We get an accuracy of ca 84%. Plotting the singular values of the product matrix \(\frac{1}{10^4}ABC\) during training, we see what is going on.

We see that the singular values show up one by one. When only the first singular value is non-negligible, we are effectively searching through rank 1 matrices. After a while it introduces the next singular value to search rank 2 matrices. Then the optimization terminates because it fits the training data. The remaining singular values are left around the initialization magnitude \(\frac{1}{10^4}\).

In contrast to scaling down the outputs, if we switch \(\frac{1}{10^4}\) to \(10^3\) so \(W = 10^3 ABC\) (and adapt the learning rate to lr = 0.001), we get accuracy 57.5% with standard deviation 1%. So we are back down to accuracies around the one layer case, since we removed most of the implicit bias.

Now you might wonder how we got any benefit from depth in our original setup, where we seemingly didn’t have small initialization. The clue is that it is really the relative size of initialization to final size which determines whether we are in the “small initialization regime”. Since our overfitting of the cross entropy loss results in the final matrix \(W = ABC\) having singular values around size 100, the initialization of size around 1 becomes small in comparison. You can see this in the following plot of the evolution of singular values for the original 3 layer model.

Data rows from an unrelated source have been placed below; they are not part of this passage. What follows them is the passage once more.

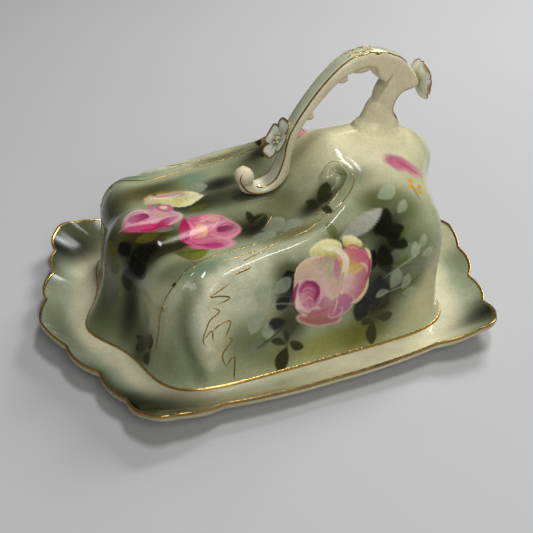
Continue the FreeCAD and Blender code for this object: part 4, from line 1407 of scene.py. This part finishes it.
def paper(name):
    """A pale, matt sweep of paper."""
    nodes = Nodes(name)
    patches = nodes.between(nodes.noise(PAPER_SCALE), 0.0, 1.0)
    tone = nodes.mixed(patches, *PAPER_TONES)
    nodes.link(tone, nodes.shader.inputs["Base Color"])
    nodes.shader.inputs["Roughness"].default_value = 0.7
    nodes.shader.inputs["Specular IOR Level"].default_value = 0.2
    return nodes.material


def dress(piece, material):
    piece.data.materials.clear()
    piece.data.materials.append(material)


# Building -------------------------------------------------------------------------------------

cover_glaze = glaze("cover_glaze")
tray_glaze = glaze("tray_glaze")
handle_glaze = glaze("handle_glaze", 0.1, 0.06)
blossom_glaze = glaze("blossom_glaze", 0.14, 0.0)
gilding = gilt("gilding", 0.85)
# the rim's gold is darker than the foot band's, partly as painted shade for the dark surroundings it
# reflects
rim_gold = gilt("rim_gold", 0.62)
line_gold = gilt("line_gold", 0.6)

cover = build_cover()
dress(cover, cover_glaze)
cover_tree = surface_tree(cover)
dress(build_cover_lines(cover_tree), line_gold)

rim = tray_rim()
well = well_edge(rim)
dress(build_tray(rim, well), tray_glaze)
dress(build_rim_band(rim, well), rim_gold)
dress(build_foot_band(), gilding)

handle_line = smooth_path(HANDLE_OUTLINE, OUTLINE_STEP, closed=True)
handle = build_handle(cover_tree, handle_line)
dress(handle, handle_glaze)
handle_beads = Beads()
lay_handle_lines(handle_beads, handle, handle_line)
dress(build_blossom("blossom_front", FRONT_BLOSSOM, "front_blossom", handle_beads), blossom_glaze)
dress(build_blossom("blossom_rear", REAR_BLOSSOM, "rear_blossom", handle_beads), blossom_glaze)
dress(handle_beads.piece("handle_gold_lines", "cover", "gilding"), line_gold)


# Floor, lights and camera, in metres ------------------------------------------------------------

FLOOR_HALF = 5.0
SKY_COLOUR = (0.72, 0.73, 0.75, 1.0)
SKY_STRENGTH = 0.16
LIT_PLACE = (0.0, 0.0, 0.06)        # what the lights point at
LIGHTS = [                          # name, place, size of the softbox and power
    ("key_light", (0.8, 0.5, 0.85), (0.4, 0.4), 9.5), ("top_light", (0.2, -0.1, 1.25), (0.35, 0.2), 6.0),
    ("front_light", (-0.1, -1.15, 0.9), (0.7, 0.7), 7.2),
]
CAMERA_AZIMUTH = -23.63
CAMERA_ELEVATION = 32.75
CAMERA_TARGET = (0.00369, 0.0, 0.01828)
CAMERA_DISTANCE = 0.5468
CAMERA_LENS = 64.2
SENSOR_WIDTH = 36.0


def add_floor():
    corners = [(x * FLOOR_HALF, y * FLOOR_HALF, 0.0) for x, y in ((-1, -1), (1, -1), (1, 1), (-1, 1))]
    mesh = bpy.data.meshes.new("floor")
    mesh.from_pydata(corners, [], [(0, 1, 2, 3)])
    floor = bpy.data.objects.new("floor", mesh)
    bpy.context.scene.collection.objects.link(floor)
    dress(floor, paper("floor_paper"))


def add_light(name, place, size, power):
    """A softbox with a length and a width that points at the dish."""
    lamp = bpy.data.lights.new(name, "AREA")
    lamp.shape = "RECTANGLE"
    lamp.size, lamp.size_y = size
    lamp.energy = power
    light = bpy.data.objects.new(name, lamp)
    light.location = place
    light.rotation_mode = "QUATERNION"
    light.rotation_quaternion = (Vector(LIT_PLACE) - Vector(place)).to_track_quat("-Z", "Y")
    bpy.context.scene.collection.objects.link(light)


def add_world():
    world = bpy.data.worlds.new("studio")
    world.use_nodes = True
    background = world.node_tree.nodes["Background"]
    background.inputs["Color"].default_value = SKY_COLOUR
    background.inputs["Strength"].default_value = SKY_STRENGTH
    bpy.context.scene.world = world


def add_camera():
    lens = bpy.data.cameras.new("camera")
    lens.lens = CAMERA_LENS
    lens.sensor_width = SENSOR_WIDTH
    camera = bpy.data.objects.new("camera", lens)
    axes = view_axes(CAMERA_AZIMUTH, CAMERA_ELEVATION)
    pose = Matrix([[axis[row] for axis in axes] for row in range(3)]).to_4x4()
    pose.translation = Vector(CAMERA_TARGET) + Vector(axes[2]) * CAMERA_DISTANCE
    camera.matrix_world = pose
    bpy.context.scene.collection.objects.link(camera)
    bpy.context.scene.camera = camera


add_floor()
for light in LIGHTS:
    add_light(*light)
add_world()
add_camera()
bpy.context.scene.view_settings.view_transform = "Standard"
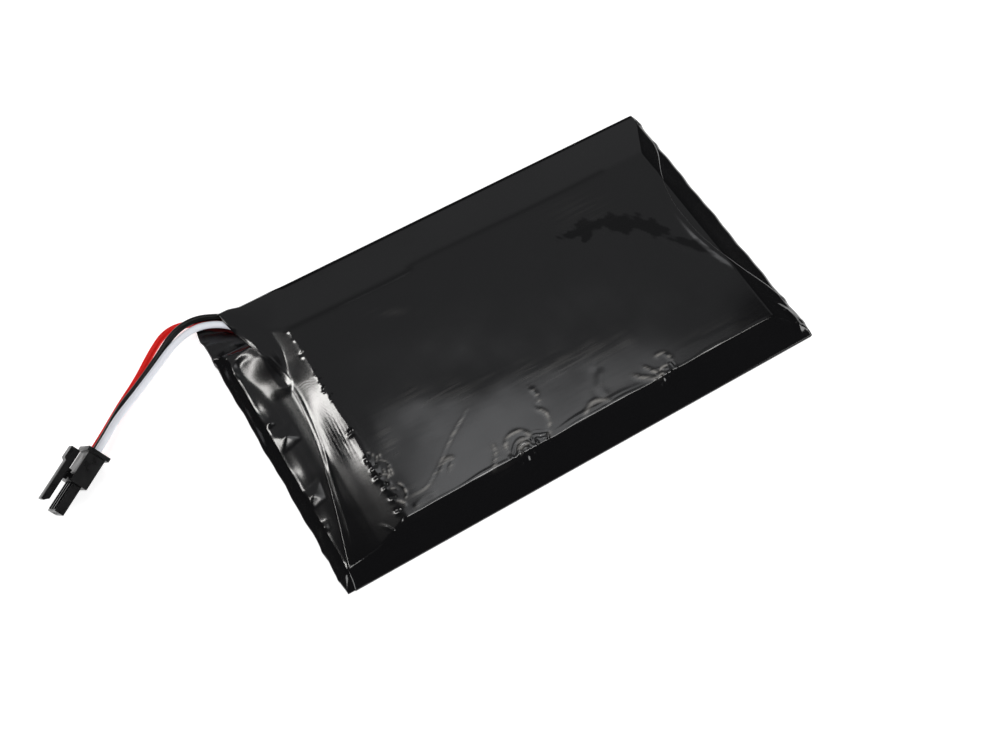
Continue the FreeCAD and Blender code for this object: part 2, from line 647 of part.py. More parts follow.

The implicit bias demonstrated in this blog has many names given by different researchers, such as near-zero / small initialization regime, following “saddle-to-saddle” dynamics, anti-NTK regime and rich regime / rich limit. The experiment itself was motivated by Arora’s paper on Implicit Regularization in Deep Matrix Factorization. In that paper, they describe the differential equations for the singular values and what causes them to show up one by one to give the low rank implicit bias. Simply put, increasing the depth causes the effect to strengthen. The experiment in this paper is an adaptation of their experiment from matrix completion to classification.